Sitting in Tel Aviv tonight and watching Prime Minister Netanyahu’s speech at the Untied Nations was an interesting experience. On one hand, as someone who has never been a supporter of Netanyahu, it was clear to me (and all the other people sitting in the room), why he keeps being elected Prime Minister – and why he is likely to be re-elected again next time. Israelis prefer hearing Benjamin Netanyahu speak for them at the U.N. over any other possible candidate. It's not just his command of the English language, but rather, his ability to tie together and communicate all of the threats facing the Israel into one neat package.
Netanyhu’s speech was clearly aimed at a domestic audience. The address was covered live on all of the Israeli television channels, in the middle of the prime-time. The Prime Minister knew what he was doing, and there is no question that this speech helped him politically in Israel. The problem with the speech is that almost everything he said was true – However, so what? It is impossible to translate all the truths he stated into policy, either for Israel or for the rest of world.
There is no question Netanyahu was correct when he tied the militancy of the Islamic State to the ideological militancy of Hamas, and to the ideological militancy and revolutionary fever in the Iran. All share some of the same theoretical goals. All share some of the same militancy. Of course, in politics, one does not always judge a state by its ideology, but also on its actions, its interest and its immediate intentions. If policies were drafted solely based on ideology then Nixon could never have gone to China, and the Nuclear Disarmament treaties could never have been written.

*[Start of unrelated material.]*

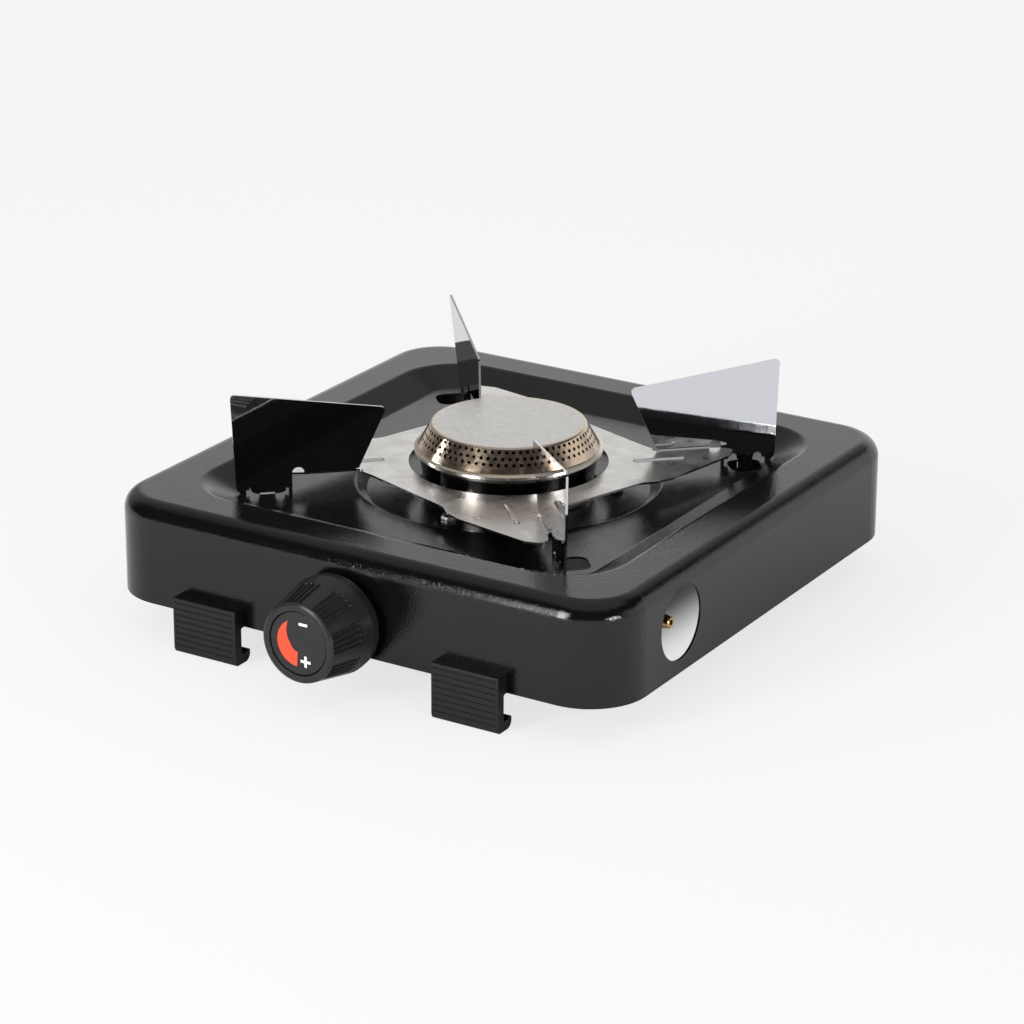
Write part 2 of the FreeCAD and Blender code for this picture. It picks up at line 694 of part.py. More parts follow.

Netanyahu is correct when he says that Iran as a nuclear threshold state (a status it might obtain in current negotiations) is a terrible reality. He is also right that if Hamas could wipe out the State of Israel in the blink of an eye, it would. Though, then Krushchev might have done the same to the United States in the 1950’s as well (if he were able). However, he could not, and neither can Hamas do so to Israel today.
Yet, sitting in Tel Aviv, working to fund a new start up that I am involved in whose whole premise is based on travel and a connected world, I find it hard to listen to Prime Minister Netanyahu. With three children I have to believe that the world will continue to move toward becoming a better place. I need to believe that all of the threats facing Israeli will be overcome. I want to believe that despite that fact that until now the Palestinians seem unwilling to make the necessary concessions to bring about peace, (as do our own leaders), we will eventually achieve that peace.
Netanyahu gave an excellent speech at the UN today. It was a speech that I am sure much of the world did not appreciate. It was a speech that I did not appreciate. Was it the speech of a man willing to stand up to conventional wisdom and tell the truth? Or was it a speech of a man who sees threats everywhere (whose world is full of glasses that are half empty)?... A man unable to seize what’s positive in the world and find solutions? I know that I, and most of my fellow Tel Avivans want to believe it’s the latter. A little voice nagging inside of me, however, keeps on wondering – maybe Netanyahu is right and our world is as bad as he says.